The Real Deal New York

Are high rents driving NYC artists to LA?

Street artist Shepard Fairey argues that NYC artists are “screwed”
August 24, 2014 04:00PM

New York City’s high cost of living will be the death of its art scene, according to street artist Shepard Fairey, best known for designing the widely used “Hope” poster during Barack Obama’s 2008 presidential campaign.

Fairey told the New York Post that New York City artists are fleeing to Los Angles en masse.

“You can’t be in New York and not have ­either a trust fund or a good enough job to live,” Fairey told the Post. “Artists are screwed in New York right now.”

Fairey – a resident of LA — is currently completing a mural at 161 Bowery as part of The Little Italy Street Art Project.

“New York is incredibly successful, and one of the things that’s suffering is space for people to be struggling to make something that ­nobody’s seen before, or hear something ­nobody’s seen before, where they have no money and it’s not commercially viable yet, but it’s going to be the next thing. That’s happening in LA,” he added. [NYP]Christopher Cameron

  • Sh!t My Tenants Say

    Yea, most places you need a “good enough job to live”. Also, there are plenty of places in Northern Manhattan, the otter boroughs, or places like Yonkers…
    Artists have always had struggles. Some would argue its part of what shapes their art…

    • noclist

      It’s to be expected when the fruits of your labor don’t pay off until after you die?

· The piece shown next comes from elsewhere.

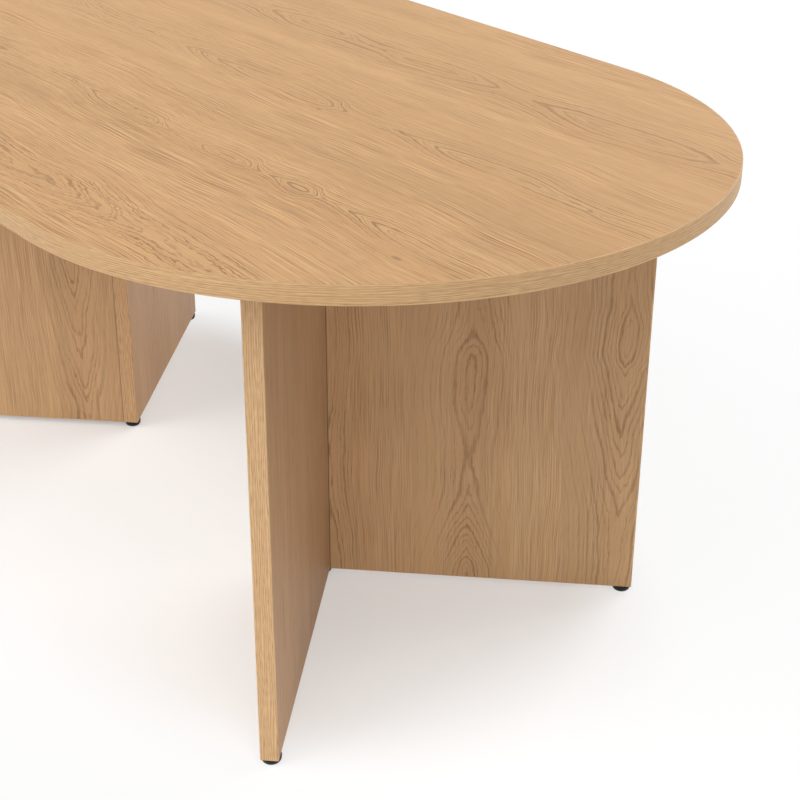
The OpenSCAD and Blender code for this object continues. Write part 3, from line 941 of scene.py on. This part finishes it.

  • The bigger problem is not that artists are moving to LA, but that artists are moving to many other different cities in a massive creative diaspora. It would be better, actually, if the artistic class was all moving to LA, because then it would be an obvious choice: abandon New York to the bankers, lawyers, trust funders and foreign money. Unfortunately, there is no clear winner city yet, and different arts are migrating to different cities. The multidiscipline creativity that has fueled New York City’s arts scene is being chopped up and shipped out across the country, which is bad for both American cultural capital and for the city’s economy.